The Colorado Division of Wildlife seized a set of six-by-six bull elk antlers in the case. The bull elk was reportedly killed in Unit 22 in the Piceance Basin, but in an area where hunting is restricted.
“The DOW has agreements with energy companies … we have an agreement with both Shell and EnCana to allow hunting on portions of their private land within the Piceance Basin,” said Randy Hampton, DOW public information officer for the northwest region. “However, there are tight restrictions on those hunting opportunities. Basically, the companies set areas that are open to hunting.”
Coughlin’s first court appearance was Nov. 23. He could face more than $12,000 in fines because of the alleged hunting violations and could be assessed 30 points against his hunting privileges.
The DOW seized the antlers from a local taxidermist, where Coughlin had taken them.

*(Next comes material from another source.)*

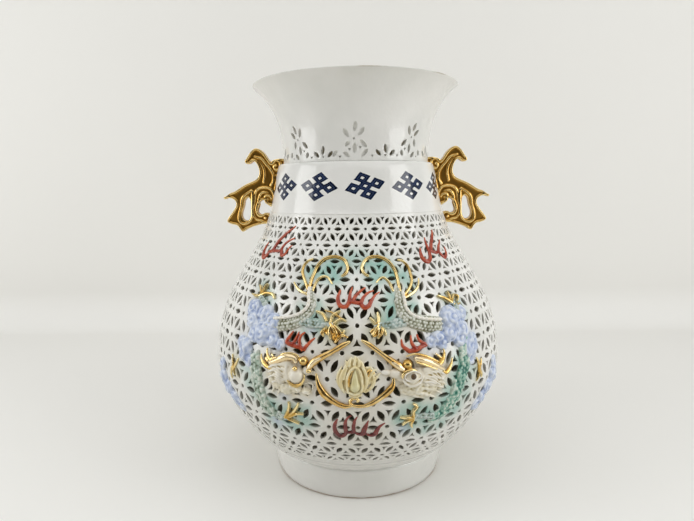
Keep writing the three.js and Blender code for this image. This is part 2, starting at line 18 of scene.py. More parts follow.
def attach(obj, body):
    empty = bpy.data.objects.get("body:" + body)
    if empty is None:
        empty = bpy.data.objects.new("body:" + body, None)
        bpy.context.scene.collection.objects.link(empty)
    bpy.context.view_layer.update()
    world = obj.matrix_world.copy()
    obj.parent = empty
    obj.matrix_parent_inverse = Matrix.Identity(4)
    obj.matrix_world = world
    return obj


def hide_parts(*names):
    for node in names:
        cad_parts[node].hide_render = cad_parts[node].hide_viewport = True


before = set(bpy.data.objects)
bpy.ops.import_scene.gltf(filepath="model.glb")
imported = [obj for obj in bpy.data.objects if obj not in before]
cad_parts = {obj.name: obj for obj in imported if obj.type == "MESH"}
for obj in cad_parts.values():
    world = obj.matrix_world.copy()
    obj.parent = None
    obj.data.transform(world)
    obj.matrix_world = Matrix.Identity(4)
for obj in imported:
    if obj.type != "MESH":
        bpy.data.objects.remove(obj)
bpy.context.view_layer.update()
bpy.ops.object.select_all(action="DESELECT")
MM = 0.001

# %% [markdown]
# ## The outline of the vase
#
# A potter checks a vase against a card with its outline cut out. The card here is two smooth
# curves for the belly and one for the mouth, in millimetres, as radius and height. Sampling them
# once gives every later step the radius, the direction that points out of the wall, and the turn:
# how far up the wall a place is, counted in the same angle as the way round it. In those two
# angles a small shape keeps its form on the curved wall, so the lattice and the relief are both
# drawn in them.

# %% The outline, sampled
WALL = 3.2
RIM_RADIUS, HEIGHT = 79.5, 305.0


def bezier(start, pull_out, pull_in, end, steps=300):
    """Points of one smooth curve between two places."""
    t = np.linspace(0, 1, steps)[:, None]
    places = [np.array(place, float) for place in (start, pull_out, pull_in, end)]
    weights = ((1 - t) ** 3, 3 * (1 - t) ** 2 * t, 3 * (1 - t) * t**2, t**3)
    return sum(weight * place for weight, place in zip(weights, places))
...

“If the individual is found not guilty of charges that led to seizure, the antlers will be returned,” Hampton said. “If he is found guilty, the DOW maintains possession and a determination is made about what to do with them.”
• • • • •Congratulations to Steve and Lisa Lucero, of Burrito Express in Rangely, on the birth of their grandson, Austin Christopher England. I saw Lisa recently and she was showing people a photograph of Austin. She was one proud grandma, as well she should be.
• • • • •Speaking of babies, congratulations to Suzan and Nathan Pelloni on the birth of their son, Holt Kenneth. You can read the announcement in this week’s paper.
Flying back from Kansas, where I went for Thanksgiving, I sat next to a guy from Steamboat Springs. When I told him I was from Meeker, he asked me if I knew Suzan Dole (her maiden name). I said I did, and that she had just had a baby the week before. The guy — I’m sorry I didn’t catch his name — said he knew Suzan from her competitive skiing days.
Knowing Suzan, it won’t be long and she’ll be back on the slopes … or hunting … or snowmobiling … with baby in tow.